>> Start

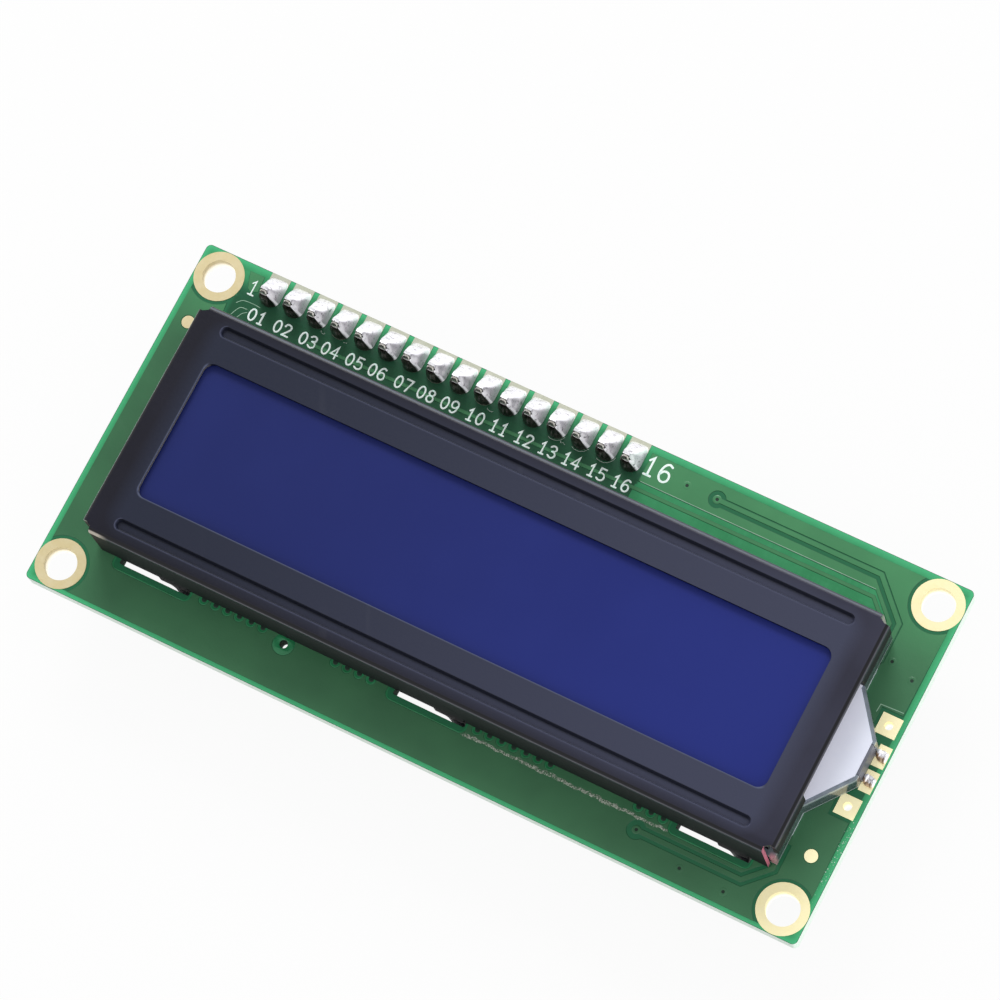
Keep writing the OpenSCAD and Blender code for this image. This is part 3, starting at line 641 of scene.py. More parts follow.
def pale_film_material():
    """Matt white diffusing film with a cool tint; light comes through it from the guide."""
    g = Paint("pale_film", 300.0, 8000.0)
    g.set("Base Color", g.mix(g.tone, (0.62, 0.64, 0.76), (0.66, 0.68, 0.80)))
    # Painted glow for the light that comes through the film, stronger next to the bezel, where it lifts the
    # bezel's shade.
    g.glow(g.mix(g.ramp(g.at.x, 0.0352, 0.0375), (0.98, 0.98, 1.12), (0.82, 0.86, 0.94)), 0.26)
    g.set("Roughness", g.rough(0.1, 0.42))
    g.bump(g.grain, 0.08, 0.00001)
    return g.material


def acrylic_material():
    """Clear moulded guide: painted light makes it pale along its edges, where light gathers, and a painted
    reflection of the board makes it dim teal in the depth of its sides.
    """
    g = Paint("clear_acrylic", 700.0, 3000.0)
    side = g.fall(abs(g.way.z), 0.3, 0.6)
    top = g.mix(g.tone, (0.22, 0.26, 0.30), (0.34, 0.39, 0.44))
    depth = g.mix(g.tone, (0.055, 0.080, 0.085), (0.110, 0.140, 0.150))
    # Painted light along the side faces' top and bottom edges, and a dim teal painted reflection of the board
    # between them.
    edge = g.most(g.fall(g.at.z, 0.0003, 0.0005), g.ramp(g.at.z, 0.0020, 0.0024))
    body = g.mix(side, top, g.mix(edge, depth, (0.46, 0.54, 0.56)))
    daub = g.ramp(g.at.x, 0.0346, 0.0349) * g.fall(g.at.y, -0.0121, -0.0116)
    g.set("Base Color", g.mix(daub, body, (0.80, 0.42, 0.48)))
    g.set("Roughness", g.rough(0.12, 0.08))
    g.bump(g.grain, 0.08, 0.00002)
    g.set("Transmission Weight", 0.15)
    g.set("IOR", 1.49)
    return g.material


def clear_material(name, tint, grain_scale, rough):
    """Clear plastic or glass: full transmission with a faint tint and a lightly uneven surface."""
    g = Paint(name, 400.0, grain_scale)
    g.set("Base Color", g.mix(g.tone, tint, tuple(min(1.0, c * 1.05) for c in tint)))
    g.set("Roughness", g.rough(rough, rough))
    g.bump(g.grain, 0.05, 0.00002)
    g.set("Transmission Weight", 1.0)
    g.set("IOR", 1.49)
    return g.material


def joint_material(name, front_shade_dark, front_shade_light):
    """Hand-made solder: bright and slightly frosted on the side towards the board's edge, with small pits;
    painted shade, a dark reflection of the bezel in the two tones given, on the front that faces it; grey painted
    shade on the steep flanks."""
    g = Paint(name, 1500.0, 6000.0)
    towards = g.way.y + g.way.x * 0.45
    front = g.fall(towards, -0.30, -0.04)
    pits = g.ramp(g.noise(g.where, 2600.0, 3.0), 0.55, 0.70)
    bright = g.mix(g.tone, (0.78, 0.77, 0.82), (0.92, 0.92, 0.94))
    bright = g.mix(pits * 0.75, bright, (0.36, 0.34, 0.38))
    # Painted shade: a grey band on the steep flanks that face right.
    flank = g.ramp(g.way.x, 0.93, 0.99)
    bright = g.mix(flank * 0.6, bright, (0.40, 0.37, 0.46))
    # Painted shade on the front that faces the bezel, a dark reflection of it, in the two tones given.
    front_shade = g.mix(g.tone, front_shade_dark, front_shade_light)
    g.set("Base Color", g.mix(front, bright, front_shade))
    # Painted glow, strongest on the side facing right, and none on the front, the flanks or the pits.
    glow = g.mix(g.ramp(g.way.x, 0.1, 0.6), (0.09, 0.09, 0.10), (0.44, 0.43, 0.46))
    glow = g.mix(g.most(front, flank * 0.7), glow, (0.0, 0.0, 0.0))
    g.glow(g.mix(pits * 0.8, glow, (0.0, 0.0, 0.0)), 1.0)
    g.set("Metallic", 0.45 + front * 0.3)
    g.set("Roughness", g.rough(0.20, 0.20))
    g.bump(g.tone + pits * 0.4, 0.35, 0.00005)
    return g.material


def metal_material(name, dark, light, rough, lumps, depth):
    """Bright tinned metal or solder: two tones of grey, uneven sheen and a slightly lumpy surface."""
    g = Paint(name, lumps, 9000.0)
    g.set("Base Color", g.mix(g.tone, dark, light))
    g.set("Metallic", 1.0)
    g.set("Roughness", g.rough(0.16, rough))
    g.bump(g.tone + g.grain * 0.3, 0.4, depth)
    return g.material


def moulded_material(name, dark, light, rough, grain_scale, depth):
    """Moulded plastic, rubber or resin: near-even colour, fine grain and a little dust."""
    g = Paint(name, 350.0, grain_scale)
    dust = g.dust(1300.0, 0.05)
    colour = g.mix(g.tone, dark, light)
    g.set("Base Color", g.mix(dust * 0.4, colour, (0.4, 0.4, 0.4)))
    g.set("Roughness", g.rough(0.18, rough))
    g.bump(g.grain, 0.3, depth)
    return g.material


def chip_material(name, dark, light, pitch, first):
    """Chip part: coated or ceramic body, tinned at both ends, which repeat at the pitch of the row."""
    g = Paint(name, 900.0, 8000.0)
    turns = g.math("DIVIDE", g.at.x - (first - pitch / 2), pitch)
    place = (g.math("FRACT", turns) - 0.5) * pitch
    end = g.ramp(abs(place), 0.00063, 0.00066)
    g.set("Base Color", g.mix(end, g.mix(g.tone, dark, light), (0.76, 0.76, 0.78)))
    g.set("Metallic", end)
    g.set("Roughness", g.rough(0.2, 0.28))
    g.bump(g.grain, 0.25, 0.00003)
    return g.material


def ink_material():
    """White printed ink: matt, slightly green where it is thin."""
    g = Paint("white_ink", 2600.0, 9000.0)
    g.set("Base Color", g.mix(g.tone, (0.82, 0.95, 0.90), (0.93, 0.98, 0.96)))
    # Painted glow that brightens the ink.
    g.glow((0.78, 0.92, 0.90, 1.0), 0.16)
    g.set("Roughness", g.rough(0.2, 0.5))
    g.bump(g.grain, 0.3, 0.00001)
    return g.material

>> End
>> Start

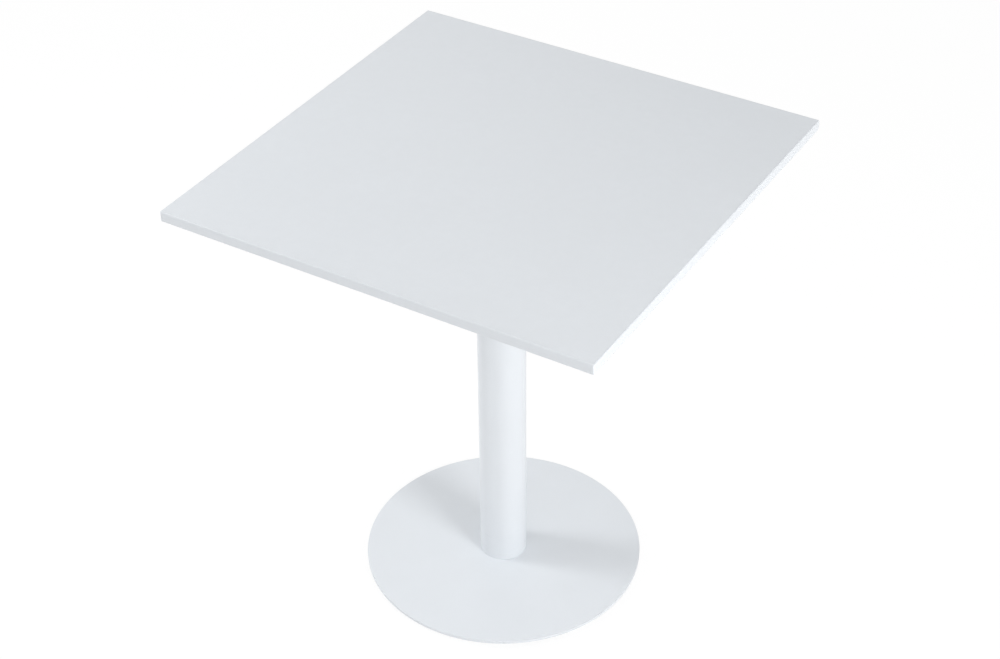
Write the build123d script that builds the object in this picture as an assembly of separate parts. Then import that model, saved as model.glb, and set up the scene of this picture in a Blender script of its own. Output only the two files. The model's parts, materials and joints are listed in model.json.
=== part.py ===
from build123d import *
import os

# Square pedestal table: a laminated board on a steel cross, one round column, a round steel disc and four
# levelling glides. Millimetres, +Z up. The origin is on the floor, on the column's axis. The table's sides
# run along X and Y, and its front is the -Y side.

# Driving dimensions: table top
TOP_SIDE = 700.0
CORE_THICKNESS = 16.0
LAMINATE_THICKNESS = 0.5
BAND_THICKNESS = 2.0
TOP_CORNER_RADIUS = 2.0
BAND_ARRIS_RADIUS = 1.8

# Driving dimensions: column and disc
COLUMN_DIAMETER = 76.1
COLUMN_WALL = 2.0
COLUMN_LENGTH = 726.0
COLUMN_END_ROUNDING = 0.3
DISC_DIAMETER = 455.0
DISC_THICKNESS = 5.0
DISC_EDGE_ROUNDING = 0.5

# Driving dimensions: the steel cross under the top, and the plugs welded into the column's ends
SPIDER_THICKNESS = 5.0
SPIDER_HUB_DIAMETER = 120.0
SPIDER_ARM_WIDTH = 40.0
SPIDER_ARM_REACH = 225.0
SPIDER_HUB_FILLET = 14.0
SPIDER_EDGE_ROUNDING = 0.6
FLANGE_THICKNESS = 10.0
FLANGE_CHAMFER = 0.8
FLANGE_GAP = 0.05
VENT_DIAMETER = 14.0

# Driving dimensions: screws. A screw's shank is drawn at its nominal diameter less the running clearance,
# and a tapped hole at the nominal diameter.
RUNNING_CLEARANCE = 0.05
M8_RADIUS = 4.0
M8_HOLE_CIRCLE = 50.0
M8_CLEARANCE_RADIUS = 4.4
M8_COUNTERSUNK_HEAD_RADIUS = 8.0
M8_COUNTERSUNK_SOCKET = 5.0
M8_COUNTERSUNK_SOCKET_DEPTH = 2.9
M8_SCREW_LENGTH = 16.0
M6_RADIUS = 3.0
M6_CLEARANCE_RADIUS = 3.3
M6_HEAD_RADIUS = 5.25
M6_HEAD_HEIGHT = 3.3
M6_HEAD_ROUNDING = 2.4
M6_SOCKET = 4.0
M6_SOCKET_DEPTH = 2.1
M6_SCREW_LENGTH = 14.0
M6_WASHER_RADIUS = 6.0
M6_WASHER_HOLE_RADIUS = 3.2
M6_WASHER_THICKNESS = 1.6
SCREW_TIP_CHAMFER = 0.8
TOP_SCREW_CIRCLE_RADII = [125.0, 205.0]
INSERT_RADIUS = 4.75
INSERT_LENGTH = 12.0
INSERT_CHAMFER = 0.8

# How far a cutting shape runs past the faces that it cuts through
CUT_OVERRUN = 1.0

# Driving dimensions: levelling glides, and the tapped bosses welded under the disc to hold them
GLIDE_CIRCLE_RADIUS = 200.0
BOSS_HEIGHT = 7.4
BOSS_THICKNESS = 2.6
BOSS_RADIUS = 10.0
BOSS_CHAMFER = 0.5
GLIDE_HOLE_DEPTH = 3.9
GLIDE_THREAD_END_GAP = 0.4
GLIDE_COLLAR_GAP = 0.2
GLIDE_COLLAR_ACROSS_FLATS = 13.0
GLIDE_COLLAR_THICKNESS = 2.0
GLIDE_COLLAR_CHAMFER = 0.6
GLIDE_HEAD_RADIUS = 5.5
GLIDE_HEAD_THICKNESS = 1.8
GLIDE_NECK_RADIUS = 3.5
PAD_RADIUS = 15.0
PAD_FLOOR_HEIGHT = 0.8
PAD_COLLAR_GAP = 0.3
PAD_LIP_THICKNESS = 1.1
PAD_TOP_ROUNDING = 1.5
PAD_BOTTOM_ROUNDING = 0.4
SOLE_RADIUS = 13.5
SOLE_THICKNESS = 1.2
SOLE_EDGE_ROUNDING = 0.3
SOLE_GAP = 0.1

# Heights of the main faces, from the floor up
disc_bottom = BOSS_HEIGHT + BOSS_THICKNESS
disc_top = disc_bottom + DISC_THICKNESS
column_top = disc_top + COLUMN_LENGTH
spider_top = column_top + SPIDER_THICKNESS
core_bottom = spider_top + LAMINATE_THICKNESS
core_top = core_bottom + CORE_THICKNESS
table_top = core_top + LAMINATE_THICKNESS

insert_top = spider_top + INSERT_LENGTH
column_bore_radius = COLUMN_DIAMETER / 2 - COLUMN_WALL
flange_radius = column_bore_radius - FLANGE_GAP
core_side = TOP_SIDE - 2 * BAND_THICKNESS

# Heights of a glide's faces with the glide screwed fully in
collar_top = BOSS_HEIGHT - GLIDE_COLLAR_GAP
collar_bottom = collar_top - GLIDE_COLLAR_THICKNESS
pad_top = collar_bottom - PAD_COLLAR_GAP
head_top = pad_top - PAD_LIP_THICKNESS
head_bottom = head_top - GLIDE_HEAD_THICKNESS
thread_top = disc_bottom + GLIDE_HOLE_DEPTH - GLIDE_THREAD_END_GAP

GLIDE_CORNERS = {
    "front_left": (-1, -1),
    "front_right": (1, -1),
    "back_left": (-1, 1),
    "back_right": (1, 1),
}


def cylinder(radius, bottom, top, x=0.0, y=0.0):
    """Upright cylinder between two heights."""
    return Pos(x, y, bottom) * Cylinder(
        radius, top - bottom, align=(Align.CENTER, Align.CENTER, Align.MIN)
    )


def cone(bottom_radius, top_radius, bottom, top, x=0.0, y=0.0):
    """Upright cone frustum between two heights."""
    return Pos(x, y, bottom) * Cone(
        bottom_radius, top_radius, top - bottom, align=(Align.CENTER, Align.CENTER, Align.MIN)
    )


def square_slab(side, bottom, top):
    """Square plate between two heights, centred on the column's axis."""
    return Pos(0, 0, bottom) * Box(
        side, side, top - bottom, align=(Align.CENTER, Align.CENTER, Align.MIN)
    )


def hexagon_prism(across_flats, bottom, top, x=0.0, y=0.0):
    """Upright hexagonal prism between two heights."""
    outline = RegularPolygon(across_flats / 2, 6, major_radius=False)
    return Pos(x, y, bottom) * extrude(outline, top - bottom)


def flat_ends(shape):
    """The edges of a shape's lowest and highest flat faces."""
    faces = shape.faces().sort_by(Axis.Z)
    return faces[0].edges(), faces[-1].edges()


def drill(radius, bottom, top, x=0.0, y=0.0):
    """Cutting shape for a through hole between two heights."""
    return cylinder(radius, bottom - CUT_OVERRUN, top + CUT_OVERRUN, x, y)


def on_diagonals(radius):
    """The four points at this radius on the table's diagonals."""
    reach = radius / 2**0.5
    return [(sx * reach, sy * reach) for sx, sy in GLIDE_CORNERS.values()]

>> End
>> Start

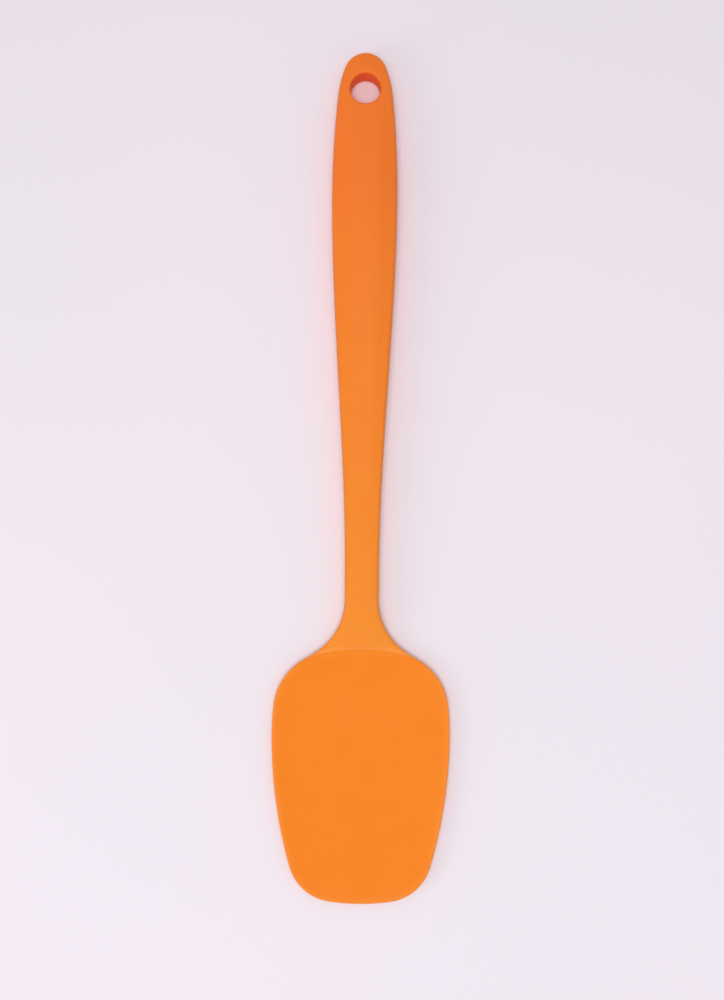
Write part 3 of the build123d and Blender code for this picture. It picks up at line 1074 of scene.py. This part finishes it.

>> End

Objective =>
Give back, word for word, each line from the one containing "Write the build123d" down to the one containing "VENT_DIAMETER = 14.0", including those two lines.

Full answer =>
Write the build123d script that builds the object in this picture as an assembly of separate parts. Then import that model, saved as model.glb, and set up the scene of this picture in a Blender script of its own. Output only the two files. The model's parts, materials and joints are listed in model.json.
=== part.py ===
from build123d import *
import os

# Square pedestal table: a laminated board on a steel cross, one round column, a round steel disc and four
# levelling glides. Millimetres, +Z up. The origin is on the floor, on the column's axis. The table's sides
# run along X and Y, and its front is the -Y side.

# Driving dimensions: table top
TOP_SIDE = 700.0
CORE_THICKNESS = 16.0
LAMINATE_THICKNESS = 0.5
BAND_THICKNESS = 2.0
TOP_CORNER_RADIUS = 2.0
BAND_ARRIS_RADIUS = 1.8

# Driving dimensions: column and disc
COLUMN_DIAMETER = 76.1
COLUMN_WALL = 2.0
COLUMN_LENGTH = 726.0
COLUMN_END_ROUNDING = 0.3
DISC_DIAMETER = 455.0
DISC_THICKNESS = 5.0
DISC_EDGE_ROUNDING = 0.5

# Driving dimensions: the steel cross under the top, and the plugs welded into the column's ends
SPIDER_THICKNESS = 5.0
SPIDER_HUB_DIAMETER = 120.0
SPIDER_ARM_WIDTH = 40.0
SPIDER_ARM_REACH = 225.0
SPIDER_HUB_FILLET = 14.0
SPIDER_EDGE_ROUNDING = 0.6
FLANGE_THICKNESS = 10.0
FLANGE_CHAMFER = 0.8
FLANGE_GAP = 0.05
VENT_DIAMETER = 14.0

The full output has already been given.